→ **WORK TO COMPLETE**
Return all of the data exactly as given.

→ **DATASET EXCERPT**
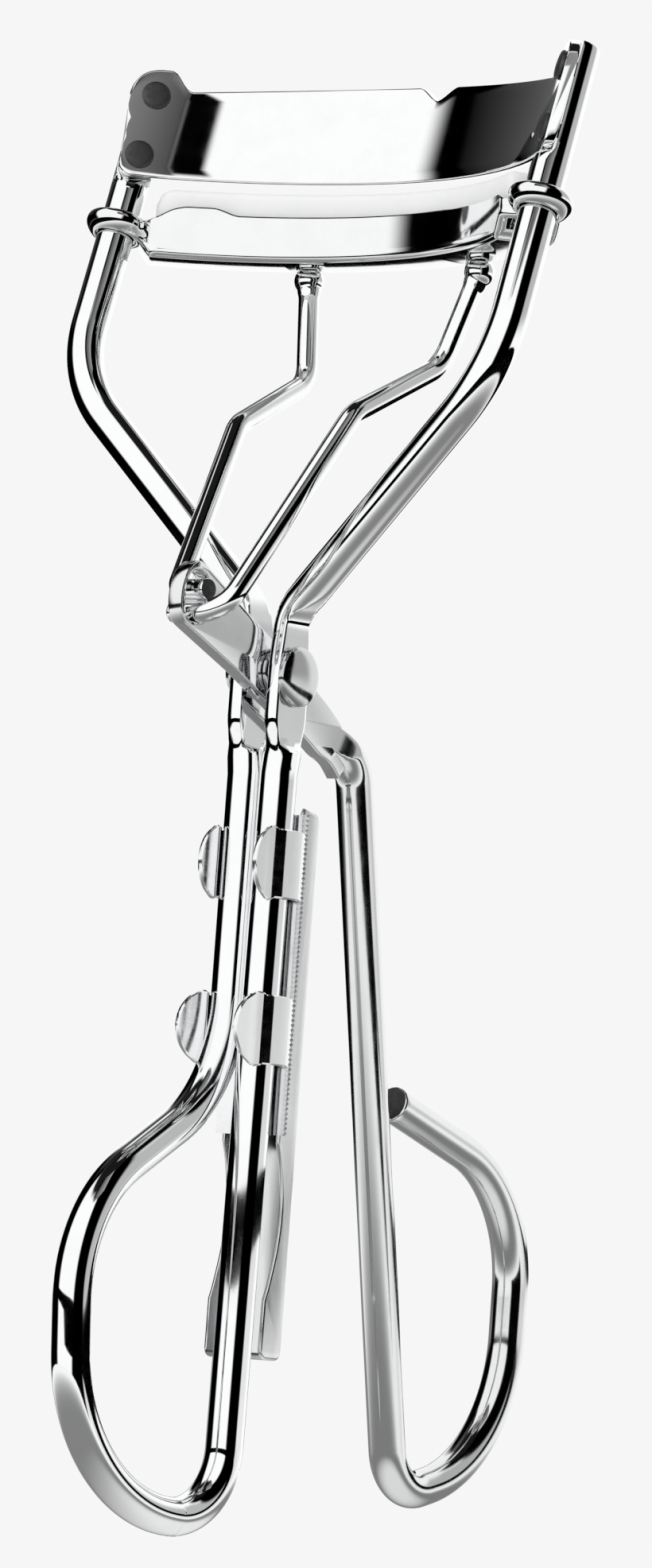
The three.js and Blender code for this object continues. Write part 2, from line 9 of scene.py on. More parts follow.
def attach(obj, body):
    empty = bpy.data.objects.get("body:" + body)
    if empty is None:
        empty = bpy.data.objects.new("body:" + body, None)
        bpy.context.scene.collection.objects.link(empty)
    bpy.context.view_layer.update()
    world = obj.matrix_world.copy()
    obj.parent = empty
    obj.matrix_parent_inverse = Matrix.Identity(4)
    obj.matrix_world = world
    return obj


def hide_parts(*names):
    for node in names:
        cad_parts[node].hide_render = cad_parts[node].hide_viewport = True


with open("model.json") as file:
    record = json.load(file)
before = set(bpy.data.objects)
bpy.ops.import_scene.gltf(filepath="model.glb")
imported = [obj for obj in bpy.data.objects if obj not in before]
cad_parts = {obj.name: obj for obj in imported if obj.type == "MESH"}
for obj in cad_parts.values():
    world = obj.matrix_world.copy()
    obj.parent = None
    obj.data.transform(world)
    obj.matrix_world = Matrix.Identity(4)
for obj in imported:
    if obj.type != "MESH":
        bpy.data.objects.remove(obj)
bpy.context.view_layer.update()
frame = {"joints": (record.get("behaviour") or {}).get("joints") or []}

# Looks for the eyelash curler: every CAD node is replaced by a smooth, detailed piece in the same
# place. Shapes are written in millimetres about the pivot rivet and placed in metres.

→ **EXERCISE SOLUTION**
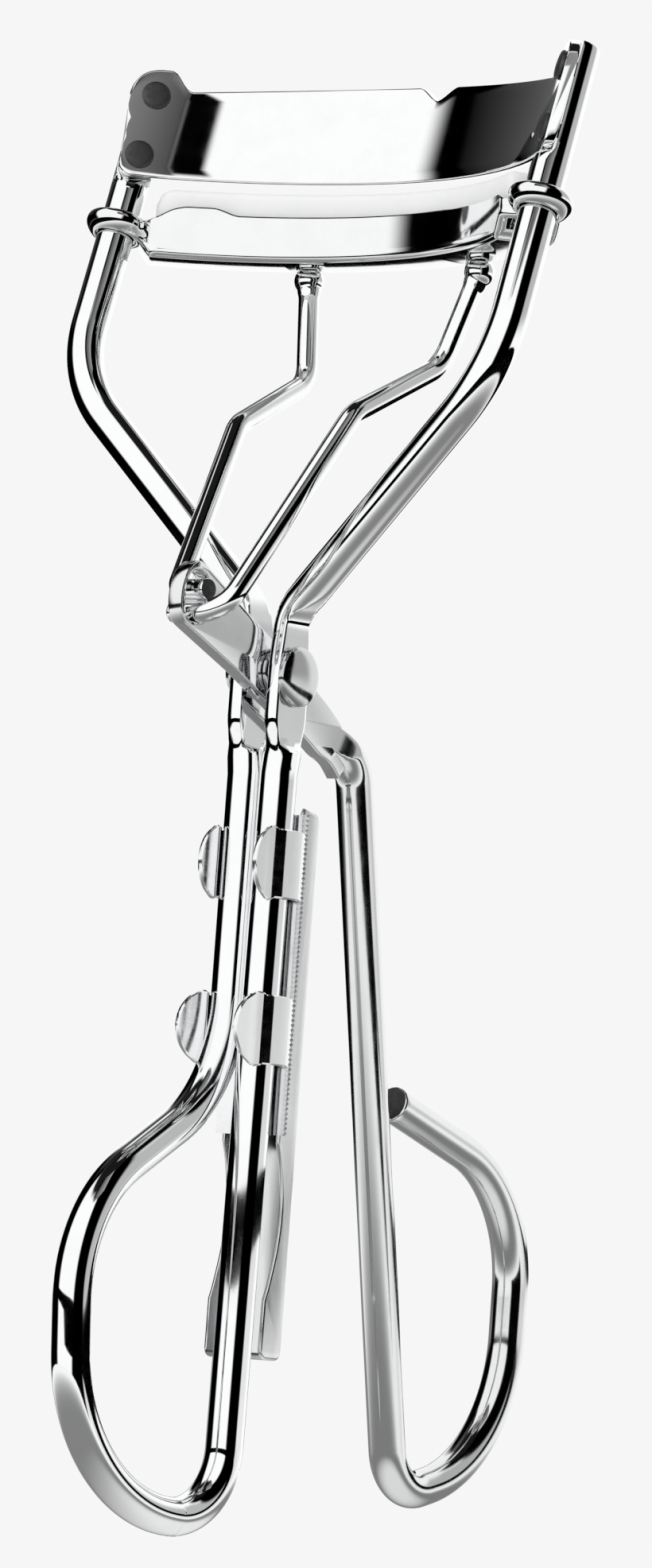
The three.js and Blender code for this object continues. Write part 2, from line 9 of scene.py on. More parts follow.
def attach(obj, body):
    empty = bpy.data.objects.get("body:" + body)
    if empty is None:
        empty = bpy.data.objects.new("body:" + body, None)
        bpy.context.scene.collection.objects.link(empty)
    bpy.context.view_layer.update()
    world = obj.matrix_world.copy()
    obj.parent = empty
    obj.matrix_parent_inverse = Matrix.Identity(4)
    obj.matrix_world = world
    return obj


def hide_parts(*names):
    for node in names:
        cad_parts[node].hide_render = cad_parts[node].hide_viewport = True


with open("model.json") as file:
    record = json.load(file)
before = set(bpy.data.objects)
bpy.ops.import_scene.gltf(filepath="model.glb")
imported = [obj for obj in bpy.data.objects if obj not in before]
cad_parts = {obj.name: obj for obj in imported if obj.type == "MESH"}
for obj in cad_parts.values():
    world = obj.matrix_world.copy()
    obj.parent = None
    obj.data.transform(world)
    obj.matrix_world = Matrix.Identity(4)
for obj in imported:
    if obj.type != "MESH":
        bpy.data.objects.remove(obj)
bpy.context.view_layer.update()
frame = {"joints": (record.get("behaviour") or {}).get("joints") or []}

# Looks for the eyelash curler: every CAD node is replaced by a smooth, detailed piece in the same
# place. Shapes are written in millimetres about the pivot rivet and placed in metres.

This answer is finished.